Should great-power rivalry harden into rigid blocs, ASEAN’s strategic manoeuvring space narrows. In that scenario, India must preserve its identity as a flexible partner rather than appearing as a proxy in larger power competition.
The balance will be delicate.
The Domestic Test
Geopolitical strategy often collapses under industrial underperformance.
By 2030, ASEAN procurement officials will judge India less by its rhetoric and more by its delivery record. Shipbuilding timelines must be met. Maintenance pipelines must function. Export licensing must remain efficient. After-sales support must be credible.
Reliability builds trust. Delays erode it quickly.

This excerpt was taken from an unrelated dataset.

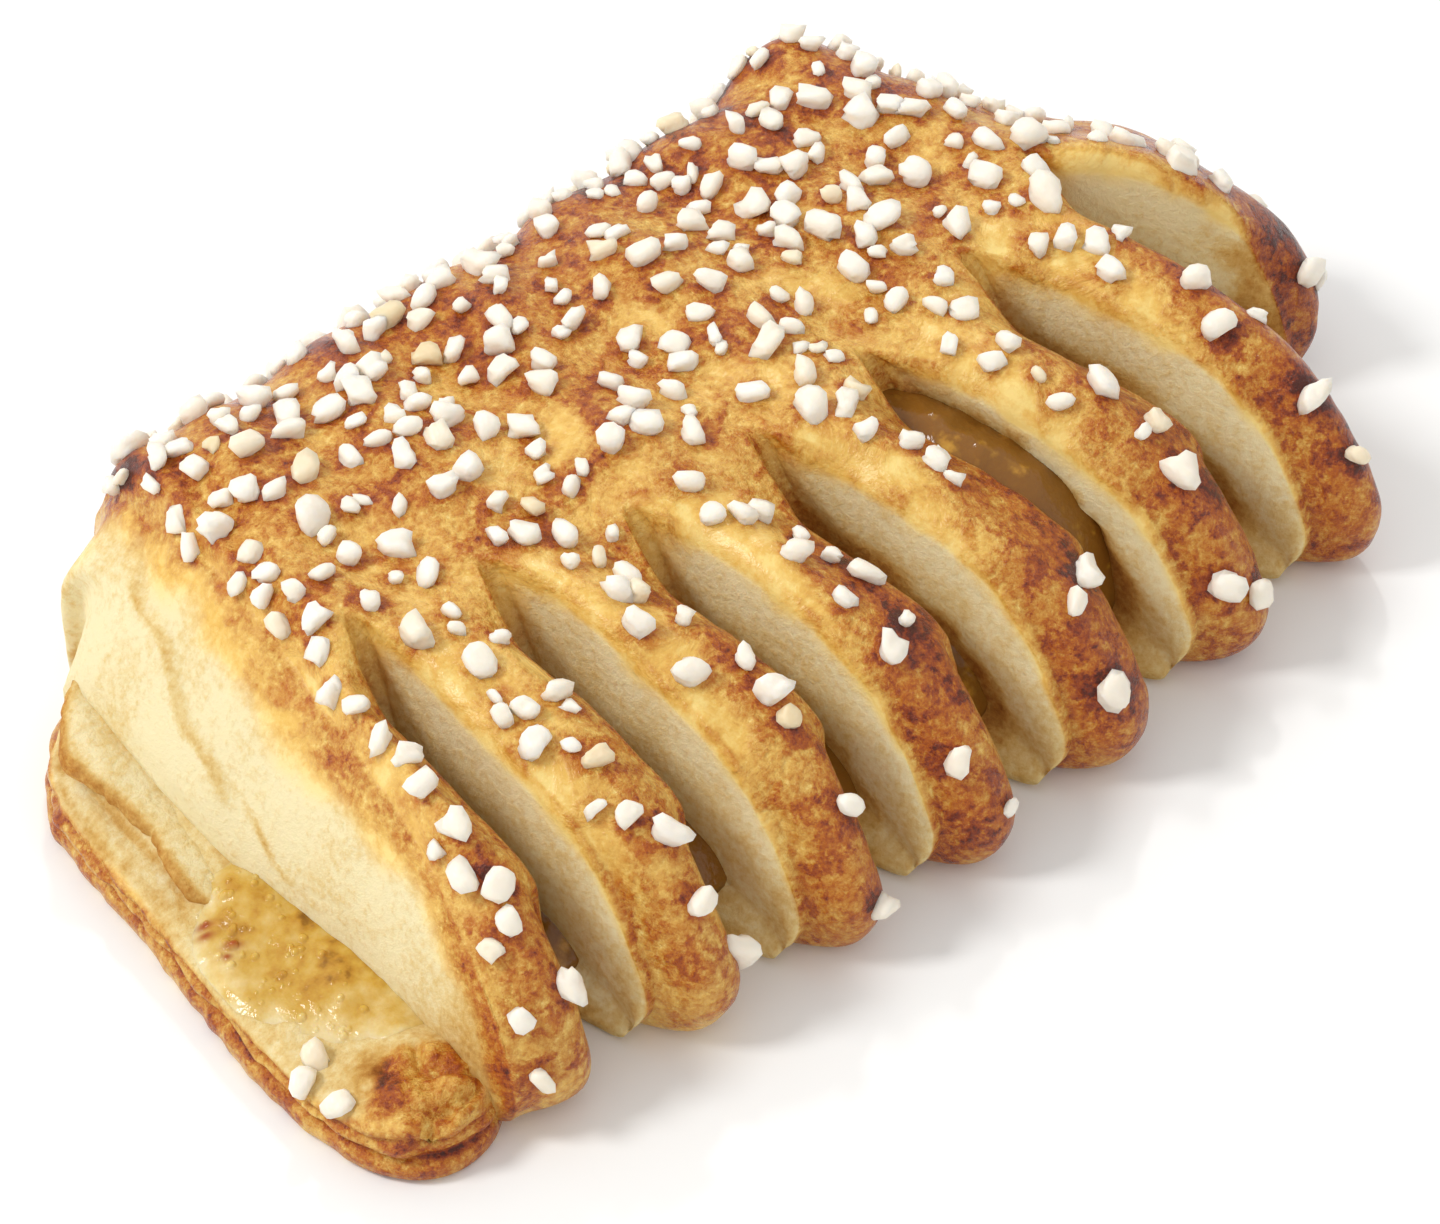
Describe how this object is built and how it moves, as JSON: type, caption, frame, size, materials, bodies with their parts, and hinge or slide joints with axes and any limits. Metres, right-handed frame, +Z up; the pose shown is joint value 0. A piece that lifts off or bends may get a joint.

India’s defence diplomacy will ultimately succeed or fail based on supply chain discipline as much as strategic messaging.
ASEAN’s Internal Calculus
ASEAN is not monolithic. Threat perceptions differ. Procurement priorities vary. Domestic political cycles influence defence budgets. Some states may lean toward deeper integration with India; others may hedge more cautiously.
New Delhi cannot treat ASEAN as a bloc in industrial terms. Engagement will need to be tailored state by state, sector by sector.
The 2030 maritime equation will therefore be shaped by bilateral depth rather than multilateral symbolism.
The Strategic Verdict
MILAN 2026 may not immediately be remembered as transformative. But it may prove to be directional.
If incremental integration proceeds, India becomes an embedded maritime capability partner across Southeast Asia by the end of the decade — neither dominant nor peripheral, but structurally relevant.
If accelerated convergence materialises, India could anchor a new arc of industrial maritime cooperation stretching from the eastern Indian Ocean into contested Southeast Asian waters.
If execution falters, the moment passes.
The Indo-Pacific security architecture of 2030 will not be determined solely by superpower rivalry. It will also be shaped by which regional actors successfully build resilient capability networks that respect autonomy while strengthening deterrence.
India has signalled its intent.
Whether Southeast Asia responds with integration — or caution — will define the India–ASEAN Maritime equation of the next decade.